Ask a trusted friend or relative if they’ll let you become an authorized user on their credit card. If you do so, your credit score will get a boost from their strong credit usage. This only works if the friend or relative has a good or excellent credit history though. Every time they pay off their card in full and keep balances low, you get rewarded for their good behavior. You don’t have to use a card to reap these benefits.

Since this is to build credit, make sure you get a lender that reports your payments to the three major credit bureaus that create your credit report: Experian, Equifax, and Transunion. 


How to avoid bad credit

You can use credit cards to build your credit score without falling into deep debt with some simple rules.

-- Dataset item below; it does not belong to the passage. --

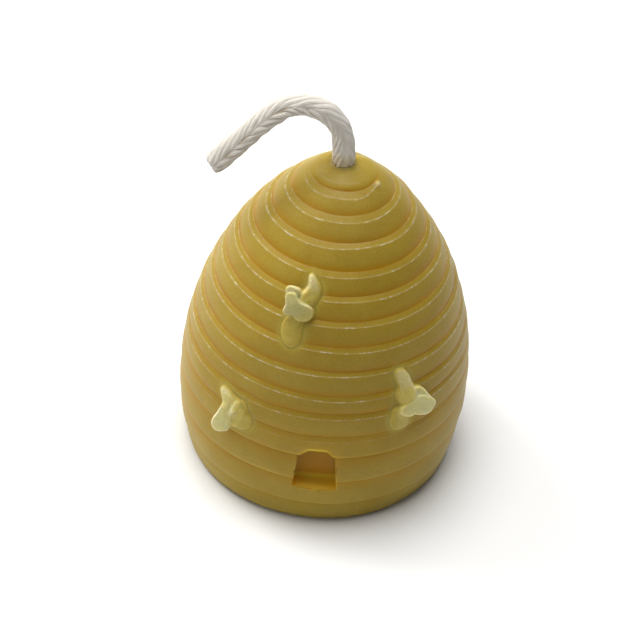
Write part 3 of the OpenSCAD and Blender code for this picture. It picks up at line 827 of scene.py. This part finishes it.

  • Pay in full every month. Paying off your balance at the end of the month essentially means you get an interest-free loan every month. Set up automatic payments so you never miss a payment. 
  • Keep usage low. Even if you get approved for a $15,000 credit card limit, that doesn’t mean you need to spend $15,000. Only make purchases you can pay off at the end of the month.
  • Ask for help when you need it. If you can’t afford to get a credit card or loan on your own, ask a friend or relative for help. Getting a cosigner with good or excellent credit increases your chance of qualifying and getting the lowest interest rate offered.
  • Use on needs — not wants. Use your credit card like a debit card, only spending what you can pay at the end of the month, and only use it to pay for needs like groceries or gas. This helps you avoid unnecessary spending. 

Remember that paying off your bill in full every month is one of the best ways to avoid interest charges and falling into massive credit card debt.